SEATTLE - No one expects new Seattle Mariners hitting coach Alonzo Powell to make an immediate difference.

But his charge is simple: help wake up the Mariners' slumbering bats and don't take long in doing so.

"We've had several games where one hit would have changed the outcome and that's the unfortunate thing," Seattle manager Don Wakamatsu said. "We've talked about the only way we know is continue to work and get better. Obviously we've looked at a lot of different things but you look at some guys who are hitting well below their career averages and a change sometimes or just a different voice could help that and that's what we're looking for."

Powell became Seattle's new hitting coach on Sunday when Alan Cockrell was fired for the Mariners' horrid offensive start. They began Sunday with the worst offense in the American League and only moved out of the basement thanks to 12 hits and eight runs in an 8-1 win over the Los Angeles Angels that snapped an eight-game losing streak.

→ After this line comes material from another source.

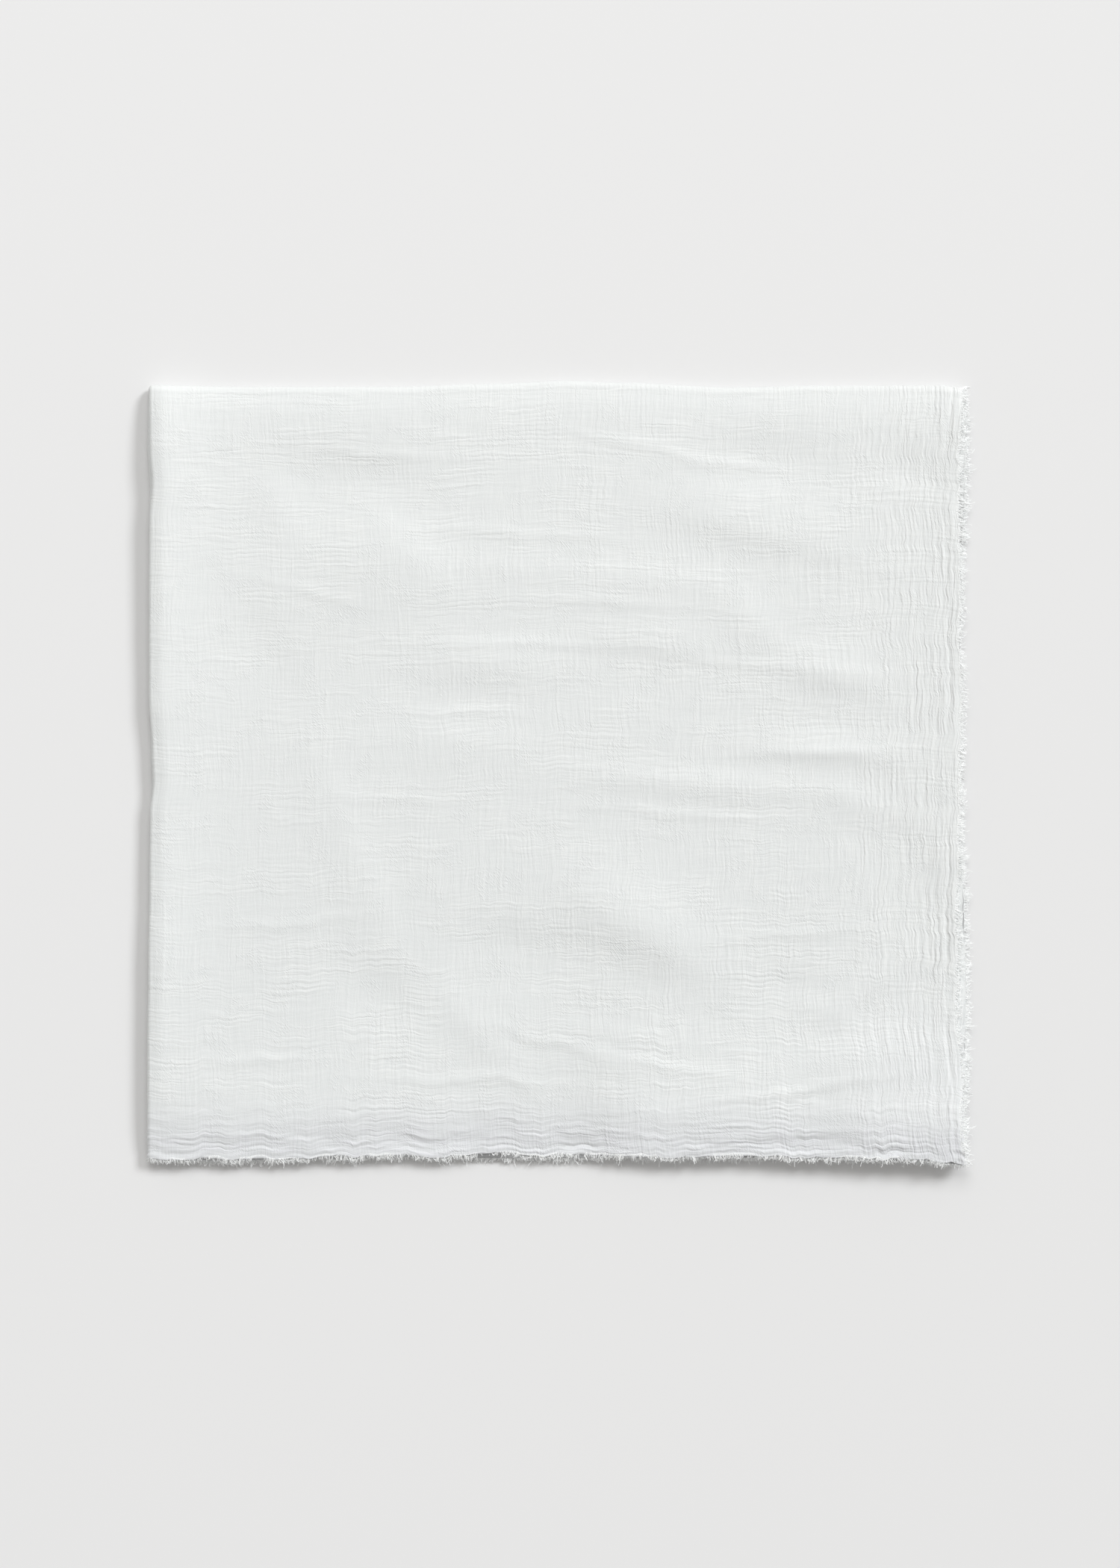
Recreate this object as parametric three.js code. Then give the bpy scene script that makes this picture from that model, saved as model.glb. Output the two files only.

The Mariners have a batting order with eight active players hitting under .225 and a team average of just .229. Seattle's also last in baseball in home runs (12) and next-to-last in slugging percentage.

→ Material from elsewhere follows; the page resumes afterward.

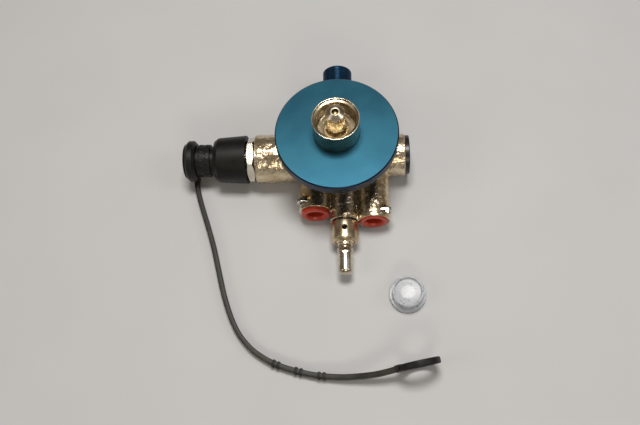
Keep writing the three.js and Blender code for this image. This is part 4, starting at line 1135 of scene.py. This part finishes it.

The lack of offense is the main reason Seattle sits just 12-19 despite a pitching staff that ranks sixth in baseball with a 3.58 ERA.

Powell's job is to try to unlock bats that have become handcuffed for the first month of the season. Chone Figgins, a career .291 hitter, is scuffling at just .185. Jose Lopez is batting just .229, first baseman Casey Kotchman is hitting .194, and the catcher combo of Rob Johnson and Adam Moore is stuck at .155.

Perhaps most damaging to Seattle's offense is the lack of designated hitter production. Ken Griffey Jr. and Mike Sweeney are a combined .198 with no homers and eight RBIs. Of Seattle hitters with at least 45 at-bats, only Ichiro Suzuki (.326), Franklin Gutierrez (.322) and Jack Wilson (.253) are hitting above .250.

"We are the ones stinking up the place. We have to just go out there and do it," Sweeney said. "We have the manpower to be better than we are. Are we going to score 12 runs a game like the Texas Rangers? Probably not. But we have the ability to rack up some runs every night and we haven't done that."

Seattle was never expected to be an offensive force. The bats, and a noticeable lack of pop, were the big questions entering the season. General manager Jack Zduriencik said last week he was already working the phones to look for a possible offensive solution.

In the short-term, the solution is Powell. He was in his third season as the hitting coach at Triple-A Tacoma, working with a number of current Mariners. That familiarity was important in the decision to promote Powell.

"He works his tail off. One of the things, while I was down in Tacoma, he was there really early every day. You couldn't beat him to the cage, and he was always ready to go hit," Seattle outfielder Ryan Langerhans said.

Those who worked with him in the minors characterize the former journeyman, who spent 19 seasons playing professionally and won three straight batting titles in Japan in the mid-1990s, as a tireless worker who keeps the approach to hitting simple.